Три с половиной часа. Я ругаю себя - идиот, не спросил ни названия кинотеатра, ни адреса. Ближайший телефон-автомат, из которого я тогда вызывал скорую, внизу на спуске, ближе к вокзалу. Послать что ли тестя в справочную, пусть хоть узнает, где этот "Кармен" идет. И есть ли у него хорошее фото - для опознания? Или выждать еще полчаса, прежде чем пугать тестя предположениями? Человек немолодой, сердце... Решаю ждать еще полчаса... Через несколько минут в квартиру врывается Лариса. А я - дежавю - вижу ту самую растрепанную Иру с мятым лицом и лихорадочным блеском в глазах, и мне уже не нужны никакие рассказы - ни про "Кармен", ни про "забуксовала"... уже видел. Молча отдаю ей сына, он тут же успокаивается. Все счастливы - кроме меня.

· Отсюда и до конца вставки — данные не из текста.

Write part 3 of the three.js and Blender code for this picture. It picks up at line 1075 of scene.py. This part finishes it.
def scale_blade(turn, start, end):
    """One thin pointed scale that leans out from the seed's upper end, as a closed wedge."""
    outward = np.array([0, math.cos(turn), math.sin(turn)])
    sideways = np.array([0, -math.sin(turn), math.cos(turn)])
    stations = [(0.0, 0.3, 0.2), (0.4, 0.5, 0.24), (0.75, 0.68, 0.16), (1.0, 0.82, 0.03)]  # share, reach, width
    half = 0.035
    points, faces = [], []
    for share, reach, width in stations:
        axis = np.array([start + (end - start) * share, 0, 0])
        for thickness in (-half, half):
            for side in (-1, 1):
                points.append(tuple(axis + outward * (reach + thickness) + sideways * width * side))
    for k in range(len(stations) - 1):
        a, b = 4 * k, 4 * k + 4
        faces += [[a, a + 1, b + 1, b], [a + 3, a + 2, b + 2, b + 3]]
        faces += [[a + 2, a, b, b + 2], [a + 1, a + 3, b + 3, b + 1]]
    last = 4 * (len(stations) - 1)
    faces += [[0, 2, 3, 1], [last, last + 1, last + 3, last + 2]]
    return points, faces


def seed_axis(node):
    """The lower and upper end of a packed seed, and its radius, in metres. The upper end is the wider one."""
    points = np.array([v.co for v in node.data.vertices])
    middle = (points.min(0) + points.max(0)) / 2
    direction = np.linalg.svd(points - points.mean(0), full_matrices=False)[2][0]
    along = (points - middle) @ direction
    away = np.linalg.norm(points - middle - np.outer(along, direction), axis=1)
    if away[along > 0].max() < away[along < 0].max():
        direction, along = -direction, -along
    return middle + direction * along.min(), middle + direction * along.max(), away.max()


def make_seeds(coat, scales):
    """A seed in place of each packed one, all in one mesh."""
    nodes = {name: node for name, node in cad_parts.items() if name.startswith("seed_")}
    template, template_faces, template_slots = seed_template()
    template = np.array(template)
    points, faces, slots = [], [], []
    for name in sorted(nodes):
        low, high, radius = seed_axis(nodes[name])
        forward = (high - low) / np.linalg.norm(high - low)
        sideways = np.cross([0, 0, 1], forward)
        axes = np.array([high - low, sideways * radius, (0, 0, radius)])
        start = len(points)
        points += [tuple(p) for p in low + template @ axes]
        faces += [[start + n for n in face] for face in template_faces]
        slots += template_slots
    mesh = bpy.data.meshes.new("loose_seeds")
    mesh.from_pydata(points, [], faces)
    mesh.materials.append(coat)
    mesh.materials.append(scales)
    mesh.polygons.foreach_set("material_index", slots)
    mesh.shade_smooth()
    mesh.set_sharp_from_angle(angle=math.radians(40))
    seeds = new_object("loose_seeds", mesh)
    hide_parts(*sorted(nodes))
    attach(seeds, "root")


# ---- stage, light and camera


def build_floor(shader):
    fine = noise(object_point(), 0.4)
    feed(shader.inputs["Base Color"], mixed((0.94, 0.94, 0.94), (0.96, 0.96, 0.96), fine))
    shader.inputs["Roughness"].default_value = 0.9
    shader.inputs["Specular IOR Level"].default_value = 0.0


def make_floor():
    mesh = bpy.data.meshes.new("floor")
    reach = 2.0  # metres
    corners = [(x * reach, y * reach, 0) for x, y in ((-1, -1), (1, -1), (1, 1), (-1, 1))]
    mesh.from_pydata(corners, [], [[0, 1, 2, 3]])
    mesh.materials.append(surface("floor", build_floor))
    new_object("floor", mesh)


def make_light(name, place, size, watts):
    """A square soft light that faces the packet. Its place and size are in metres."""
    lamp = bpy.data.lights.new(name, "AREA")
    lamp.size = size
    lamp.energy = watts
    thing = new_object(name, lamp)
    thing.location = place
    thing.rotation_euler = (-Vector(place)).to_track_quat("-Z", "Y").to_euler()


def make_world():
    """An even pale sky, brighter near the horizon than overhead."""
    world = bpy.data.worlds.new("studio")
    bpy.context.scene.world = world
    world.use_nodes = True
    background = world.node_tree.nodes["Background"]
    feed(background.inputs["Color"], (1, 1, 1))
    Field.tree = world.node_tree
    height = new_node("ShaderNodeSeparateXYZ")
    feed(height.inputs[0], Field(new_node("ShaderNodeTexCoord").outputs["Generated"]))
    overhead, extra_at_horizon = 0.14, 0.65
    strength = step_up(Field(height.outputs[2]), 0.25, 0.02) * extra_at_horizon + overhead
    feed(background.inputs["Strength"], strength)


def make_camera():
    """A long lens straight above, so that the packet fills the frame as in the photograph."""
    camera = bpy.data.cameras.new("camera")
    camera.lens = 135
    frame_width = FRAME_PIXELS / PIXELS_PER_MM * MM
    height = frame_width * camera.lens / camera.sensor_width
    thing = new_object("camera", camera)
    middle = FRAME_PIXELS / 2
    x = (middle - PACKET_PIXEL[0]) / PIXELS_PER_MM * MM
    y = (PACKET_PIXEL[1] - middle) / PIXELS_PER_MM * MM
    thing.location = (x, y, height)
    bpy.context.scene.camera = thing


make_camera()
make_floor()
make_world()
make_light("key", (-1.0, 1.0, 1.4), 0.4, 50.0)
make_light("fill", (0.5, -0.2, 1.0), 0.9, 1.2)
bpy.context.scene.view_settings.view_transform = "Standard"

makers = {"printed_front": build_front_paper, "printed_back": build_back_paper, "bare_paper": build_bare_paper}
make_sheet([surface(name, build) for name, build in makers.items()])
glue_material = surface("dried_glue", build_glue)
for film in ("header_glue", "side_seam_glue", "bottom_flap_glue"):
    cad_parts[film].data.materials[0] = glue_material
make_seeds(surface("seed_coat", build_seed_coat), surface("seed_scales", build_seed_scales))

- Надо было брать "Эрику", скривился Семен, когда я рассказал ему о своей покупке. - Странный, все-таки, народ - москвичи. "Эрика" стоила вдвое дороже. Сумма для меня почти непредставимая.

В финансовом плане ущерб мне был нанесен страшный, месяц почти голодал, но с энтузиазмом, "двумя пальцами" целыми ночами перепечатывал собственные заметки, писал письма, материалы к диплому.

С дипломом выходило плохо. Собственно, единственное, что мне было в нем интересно - это введение, в котором я кратко разбирал историю патента (в России выдававшегося "с дозволения начальства"). Жаль, что ничего не сохранилось. Остаток - всякое "бла-бла" я собирался дописать после возвращения из Тбилиси. Жена готовилась рожать, по всем признакам ждали мальчика и я пользовался случаем закупиться детским "приданым" с голубой ленточкой. Раньше мне как-то не приходилось интересоваться пеленками и подгузниками и я был ошеломлен количеством и разнообразием цветов и расцветок всех этих предметов.

Из "Детского мира" я вышел с пустыми карманами, но с двумя доверху набитыми детским вещами сумками. Все по отдельности стоило, кажется, не так уж и дорого, но в сумме оказалось гораздо больше, чем я мог даже представить. Самой, пожалуй, бесполезной, на тот момент покупкой были красные кожаные башмачки на крохотном каблучке. Меня они очаровали. Я понимал, что новорожденному башмачки ни к чему, но просто не мог удержать себя - так живо представилось, как мой сын крепко стоит своими ножками в этих башмачках. Стоили они пять рублей - недешево и по тамошним временам и по ценам "Детского мира". Для жены, эти башмачки стали главным предметом издевок на несколько следующих месяцев.

В Тбилиси я прилетел на майские, погода стояла теплая, ходили гулять в ботанический, ничто не предвещало неприятностей. За день до отлета, внезапно погода изменилась, сильный ветер, дождь, я в тонкой рубашке, промок и продрог на ветру. Сильно простыл. По-хорошему, взять бы больничный и отлежаться, но я представлял, как в Москве посмотрят на тбилисский больничный. Решил лететь. Чувствовал себя очень плохо, трясло, бил озноб. В метро, несмотря на приличную вечернюю загрузку, в углу возле меня образовалась пустота - видать, принимали, за наркомана. Как добрался домой, не помню. Скорую вызвали соседи. Я очнулся, когда в меня всаживали шприц. Во враче я узнал заместителя нашего декана, сестра мне была незнакома. Утром нашел пустую ампулу из под анальгина и понял, что медицинская бригада у меня, действительно, была. В поликлинике, как ни странно, приняли без прописки и еще неделю я отвалялся на уже московском больничном. Времени до защиты почти не оставалось, все планы пришлось скомкать и я торопился только успеть набрать обязательный объем текста. Рецензент, из одолжения, написала что-то нейтральное и, хотя сама защита прошла отлично, общая оценка оказалась "удовлетворительно". По совести, меня устраивало и это - лишь бы было чем отчитаться на работе за полгода учебы, но для себя эту поездку я, конечно, оценивал как полностью провальную: результатов нет, с Зельдовичем не встретился, в личных делах совсем запутался.